In un passaggio precedente della prolusione Ruini aveva citato l’esito del referendum sulla fecondazione osservando come l’invito al non voto era «in sintonia con il sentire della grande maggioranza della nostra gente». Una sintonia che la Chiesa ritiene esista anche nel caso della legalizzazione delle coppie gay.

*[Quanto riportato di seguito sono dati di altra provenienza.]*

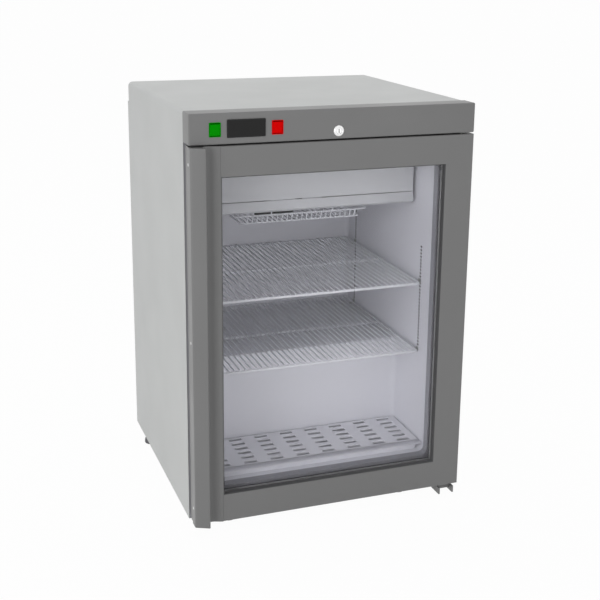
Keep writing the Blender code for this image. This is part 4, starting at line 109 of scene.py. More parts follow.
def tinted(name, patch, dark, light, roughness, roughest=None, metallic=0.0, specular=0.5, detail=3.0):
    """A new material whose colour drifts between two tones, in patches of a real size.

    Where roughest is given, the same drift runs the roughness up to it.
    """
    material, tree, shader, place = blank(name)
    drift = add(tree, "TexNoise", {"Scale": 1 / patch, "Detail": detail}, {"Vector": place})
    tones = add(tree, "Mix", {6: linear(dark), 7: linear(light)}, {0: drift.outputs[0]}, data_type="RGBA")
    tree.links.new(tones.outputs[2], shader.inputs["Base Color"])
    for key, value in (("Roughness", roughness), ("Metallic", metallic), ("Specular IOR Level", specular)):
        shader.inputs[key].default_value = value
    if roughest is not None:
        roughen(tree, shader, drift.outputs[0], roughness, roughest)
    return material, tree, shader, place


def powder_coat(name, dark, light, roughness, peel):
    """Baked paint on metal: an even colour over a faint orange peel, whose ripples lie peel apart.

    Handling leaves it a little shinier or duller in patches.
    """
    material, tree, shader, place = tinted(name, PAINT_PATCH, dark, light, roughness)
    handled = add(tree, "TexNoise", {"Scale": 1 / HANDLED_PATCH, "Detail": 4.0}, {"Vector": place})
    roughen(tree, shader, handled.outputs[0], roughness - 0.04, roughness + 0.05)
    relief(tree, shader, place, PEEL_HEIGHT, peel)
    return material


def loft(rows, tube=False, ring=False):
    """A skin through rows of points, all of one length, as (points, faces).

    In a tube each row closes on itself, and in a ring the last row joins the first.
    """
    rows = np.asarray(rows, float)
    count, width = rows.shape[:2]
    r = np.arange(count if ring else count - 1)[:, None]
    c = np.arange(width if tube else width - 1)[None, :]
    r2 = (r + 1) % count
    c2 = (c + 1) % width
    faces = np.stack([r * width + c, r * width + c2, r2 * width + c2, r2 * width + c], axis=-1)
    return rows.reshape(-1, 3), faces.reshape(-1, 4).tolist()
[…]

Nell’articolato discorso al «parlamentino» della Cei, il cardinale ha infine assicurato ancora una volta che la Chiesa si atterrà «senza incertezze» alla linea del non coinvolgimento «con scelte di schieramento politico o di partito». E che richiamerà invece ai credenti e a tutti i principi della dottrina sociale che non riguardano «interessi cattolici» ma il bene dell’uomo.

Ruini ha quindi auspicato «un qualche livello di intesa» per «raffreddare» i contrasti tra le istituzioni in merito alla riforma dello Stato e sul caso Fazio si è limitato a chiedere che finisca «l’abuso» della pubblicazione delle intercettazioni.